What you will do: Take the lines from the beginning of the data below through the line holding "return [swept(smooth_path(path, 5), circle(2.3))" and return exactly those.

* BEGIN *

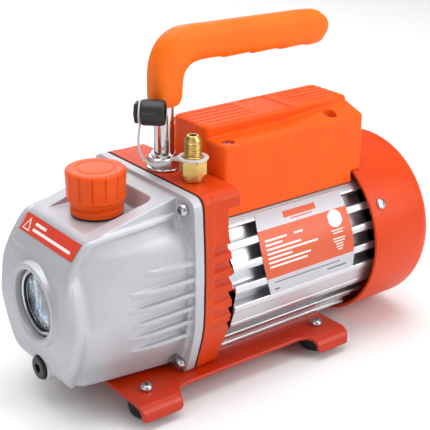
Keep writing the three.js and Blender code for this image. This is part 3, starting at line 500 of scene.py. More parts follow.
def tank_fins():
    """Wedges down each side. TANK_FINS has their height, point and the tank's half width there."""
    turn = Matrix.Rotation(math.radians(TANK_FIN_SLOPE), 4, "Y")
    fins = []
    for side in (-1, 1):
        for z, tip, half in TANK_FINS:
            plan = [(FLANGE_FRONT + 1, side * 38), (FLANGE_FRONT + 1, side * (half + 4.2)),
                    (tip + 12, side * (half + 0.2), 8), (tip, side * (half - 4.8)),
                    (tip, side * 38)]
            fins.append(moved(prism(plan, "Z", -1.35, 1.35),
                              Matrix.Translation((0, 0, z)) @ turn))
    return fins


def tank_rims():
    """The raised lip round the front, which runs on along the top edges to the flange."""
    paths = [[(x, side * y, z) for x, y, z in RIM_PATH] for side in (-1, 1)]
    return [swept(smooth_path(path, 5), circle(2.3)) for path in paths]


def make_tank():
    stations = [(-88, 6), (-87, 3.6), (-86, 2.2), (-84.5, 0.9), (-82.5, 0.3), (-80, 0.3),
                (-78, 1), (-76, 2), (-73.5, 2), (-70, 1.2), (-62, 0.6), (-50, 0.2), (-30, 0),
                (-6.5, 0)]
    side_view = [(FLANGE_FRONT + 1, 29), (-72.5, 29, 3), (-74.5, 30.8, 1), (-76.5, 30.6, 1),
                 (-79, 30.4, 2), (-84.4, 37, 5), (-87, 78, 18), (-83.8, 104.2, 5),
                 (-80.6, 109.4, 3), (-67.4, 125.6, 4), (FLANGE_FRONT + 1, 141)]
    outer = common(loft([tank_ring(x, inset) for x, inset in stations]),
                   prism(side_view, "Y", -60, 60))
    hollow_view = [(5, 33), (-68, 33, 6), (-80, 40, 5), (-83, 78, 10), (-79.4, 102, 6),
                   (-71, 114), (-64, 118), (5, 118)]
    hollow = common(loft([tank_ring(x, 5.2) for x in (-84, -40, 5)]),
                    prism(hollow_view, "Y", -60, 60))
    collar = prism(mirrored([(43, 30, 6), (52.4, 58, 12), (52.8, 121, 12), (40.5, 126, 2),
                             (39.5, 131, 1)]), "X", -10, -6, 0.6)
    flange = prism(flange_corners(), "X", FLANGE_FRONT, FLANGE_REAR, 0.5)
    window_boss = turned([(0, -70), (26.4, -70), (26.4, -87.2, 1.2), (25.4, -88.6, 1),
                          (23.2, -88.4, 1.4), (21.5, -87.2), (0, -87.2)], "X", (0, 0, WINDOW_Z))
    drain_boss = turned(rod(9.6, -84.2, -71, 1), "X", (0, 0, DRAIN_Z))
    shell = join(outer, *tank_fins(), *tank_rims(), collar, flange, window_boss, drain_boss)
    window_back = turned(rod(26.4, -80, -75.5), "X", (0, 0, WINDOW_Z))
    shell = join(cut(shell, hollow), window_back)
    pocket = loft([[(x, y, z) for x, y in rounded([(front, -half, 3), (rear, -half, 6),
                                                   (rear, half, 6), (front, half, 3)])]
                   for z, front, rear, half in ((126.5, -72, -19, 23.5), (146, -76, -14.5, 28.5))])
    bores = [
        turned(rod(21.5, -95, -78.3), "X", (0, 0, WINDOW_Z)),
        turned(rod(16, -80, -70), "X", (0, 0, WINDOW_Z)),
        turned([(0, -92), (8, -92), (8, -81.8), (4.4, -81.8), (4.4, -70), (0, -70)], "X",
               (0, 0, DRAIN_Z)),
        turned(rod(9, 110, 135), "Z", (FILL_X, 0, 0)),
        *(turned(rod(2.4, -9, 1), "X", (0, y, z), 24) for _, y, z in FLANGE_SCREWS),
        *(turned(rod(6.4, -14, -7.7), "X", (0, y, z), 32) for _, y, z in FLANGE_SCREWS),
    ]
    tank = cut(shell, pocket, *bores)
    place(cast(tank, 0.55, 2, 0.16), "oil_tank_casting", "cast_aluminium", ["oil_tank"],
          crease=60)


def make_tank_gasket():
    opening = mirrored([(35, 34, 3), (45.6, 70, 10), (46.4, 98, 8), (44, 118, 4)])
    holes = [turned(rod(2.4, -2, 1), "X", (0, y, z), 24) for _, y, z in FLANGE_SCREWS]
    sheet = prism(flange_corners(0.25), "X", -0.5, 0)
    gasket = cut(sheet, prism(opening, "X", -2, 2), *holes)
    place(gasket, "tank_gasket_sheet", "rubber", ["tank_gasket"])


# ---- Screws, all drawn along +Z with the underside of the head at 0 ----
def pan_screw(radius, height, shank_radius, shank, drive):
    dome = [(radius * math.cos(a) ** 0.55, height * (0.25 + 0.75 * math.sin(a)))
            for a in (math.pi / 2 * k / 8 for k in range(8))]
    head = turned([(0, -shank), (shank_radius, -shank, 0.3), (shank_radius, 0), (radius, 0, 0.2),
                   *dome, (0, height)], segments=40)
    bottom = height * 0.35
    if drive == "hex":
        return cut(head, turned(rod(radius * 0.52, bottom, height + 1), segments=6))
    half, reach = radius * 0.13, radius * 0.56
    bars = [block(-reach, reach, -half, half, bottom, height + 1),
            block(-half, half, -reach, reach, bottom, height + 1)]
    return cut(head, *bars)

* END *

Solution:
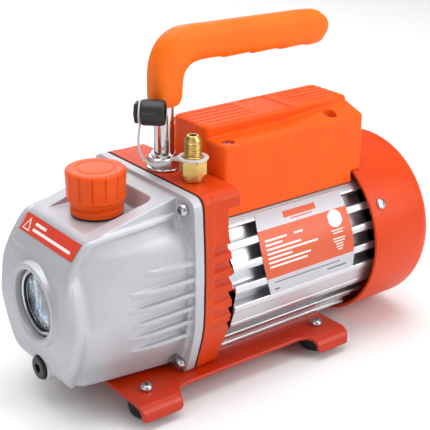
Keep writing the three.js and Blender code for this image. This is part 3, starting at line 500 of scene.py. More parts follow.
def tank_fins():
    """Wedges down each side. TANK_FINS has their height, point and the tank's half width there."""
    turn = Matrix.Rotation(math.radians(TANK_FIN_SLOPE), 4, "Y")
    fins = []
    for side in (-1, 1):
        for z, tip, half in TANK_FINS:
            plan = [(FLANGE_FRONT + 1, side * 38), (FLANGE_FRONT + 1, side * (half + 4.2)),
                    (tip + 12, side * (half + 0.2), 8), (tip, side * (half - 4.8)),
                    (tip, side * 38)]
            fins.append(moved(prism(plan, "Z", -1.35, 1.35),
                              Matrix.Translation((0, 0, z)) @ turn))
    return fins


def tank_rims():
    """The raised lip round the front, which runs on along the top edges to the flange."""
    paths = [[(x, side * y, z) for x, y, z in RIM_PATH] for side in (-1, 1)]
    return [swept(smooth_path(path, 5), circle(2.3)) for path in paths]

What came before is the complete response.